_Recorded information_

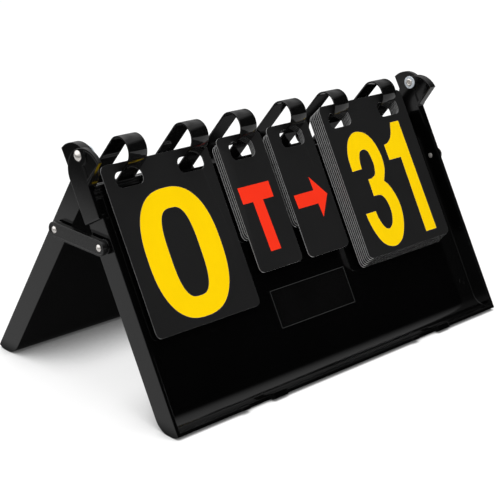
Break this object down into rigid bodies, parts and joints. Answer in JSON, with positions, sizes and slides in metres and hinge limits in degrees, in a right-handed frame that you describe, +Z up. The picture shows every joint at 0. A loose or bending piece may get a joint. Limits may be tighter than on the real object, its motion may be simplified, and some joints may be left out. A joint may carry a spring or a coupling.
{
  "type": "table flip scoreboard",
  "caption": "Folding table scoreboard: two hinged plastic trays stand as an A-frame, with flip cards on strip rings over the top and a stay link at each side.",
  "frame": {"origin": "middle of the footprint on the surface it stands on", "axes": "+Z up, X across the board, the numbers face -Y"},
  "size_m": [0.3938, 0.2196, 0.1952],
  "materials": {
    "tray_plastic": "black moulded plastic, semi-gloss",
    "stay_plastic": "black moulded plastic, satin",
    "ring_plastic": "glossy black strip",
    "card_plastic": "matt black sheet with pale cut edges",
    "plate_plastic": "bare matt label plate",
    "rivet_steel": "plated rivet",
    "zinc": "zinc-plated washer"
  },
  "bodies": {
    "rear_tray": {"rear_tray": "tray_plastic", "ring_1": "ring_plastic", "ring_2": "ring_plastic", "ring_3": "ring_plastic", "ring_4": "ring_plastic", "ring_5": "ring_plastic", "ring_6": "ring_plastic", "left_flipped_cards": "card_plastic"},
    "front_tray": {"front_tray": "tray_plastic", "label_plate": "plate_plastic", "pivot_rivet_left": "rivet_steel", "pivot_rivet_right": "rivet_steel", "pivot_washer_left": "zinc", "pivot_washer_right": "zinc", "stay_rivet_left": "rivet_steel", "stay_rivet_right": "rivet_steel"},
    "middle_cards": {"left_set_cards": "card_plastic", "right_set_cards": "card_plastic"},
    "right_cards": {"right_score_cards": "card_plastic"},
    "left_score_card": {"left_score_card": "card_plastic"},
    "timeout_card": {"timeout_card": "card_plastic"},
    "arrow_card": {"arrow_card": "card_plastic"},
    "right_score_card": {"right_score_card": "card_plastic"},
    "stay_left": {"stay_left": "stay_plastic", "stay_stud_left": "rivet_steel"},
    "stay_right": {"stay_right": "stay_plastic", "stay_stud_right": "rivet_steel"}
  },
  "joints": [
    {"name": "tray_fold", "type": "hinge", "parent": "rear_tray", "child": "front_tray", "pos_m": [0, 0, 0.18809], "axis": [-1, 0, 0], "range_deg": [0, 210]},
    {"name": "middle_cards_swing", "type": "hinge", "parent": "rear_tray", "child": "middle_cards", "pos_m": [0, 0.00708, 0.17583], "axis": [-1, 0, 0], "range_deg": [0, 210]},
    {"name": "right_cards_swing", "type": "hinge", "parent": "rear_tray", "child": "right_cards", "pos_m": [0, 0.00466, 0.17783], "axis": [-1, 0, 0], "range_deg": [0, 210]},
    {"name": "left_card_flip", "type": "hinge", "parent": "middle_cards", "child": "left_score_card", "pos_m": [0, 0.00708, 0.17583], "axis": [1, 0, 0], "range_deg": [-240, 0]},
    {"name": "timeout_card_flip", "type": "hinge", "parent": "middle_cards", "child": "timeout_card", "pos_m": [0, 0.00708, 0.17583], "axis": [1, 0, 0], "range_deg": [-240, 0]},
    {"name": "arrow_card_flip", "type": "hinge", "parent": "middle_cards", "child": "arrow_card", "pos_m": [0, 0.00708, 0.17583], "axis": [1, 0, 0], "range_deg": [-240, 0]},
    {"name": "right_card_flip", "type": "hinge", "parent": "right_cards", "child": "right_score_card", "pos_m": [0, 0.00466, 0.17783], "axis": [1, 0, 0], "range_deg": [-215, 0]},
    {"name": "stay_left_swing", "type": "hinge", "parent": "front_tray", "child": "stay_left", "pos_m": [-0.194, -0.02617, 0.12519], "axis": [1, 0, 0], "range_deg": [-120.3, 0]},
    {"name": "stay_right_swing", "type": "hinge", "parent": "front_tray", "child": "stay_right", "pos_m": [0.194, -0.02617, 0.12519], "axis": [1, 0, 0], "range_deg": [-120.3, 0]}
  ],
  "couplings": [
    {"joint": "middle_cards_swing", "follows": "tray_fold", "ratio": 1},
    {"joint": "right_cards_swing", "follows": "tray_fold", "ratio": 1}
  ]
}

_Stated problem_
Copy each line of the listing in which the word "joints" can be found.

_Finished task_
Break this object down into rigid bodies, parts and joints. Answer in JSON, with positions, sizes and slides in metres and hinge limits in degrees, in a right-handed frame that you describe, +Z up. The picture shows every joint at 0. A loose or bending piece may get a joint. Limits may be tighter than on the real object, its motion may be simplified, and some joints may be left out. A joint may carry a spring or a coupling.
  "joints": [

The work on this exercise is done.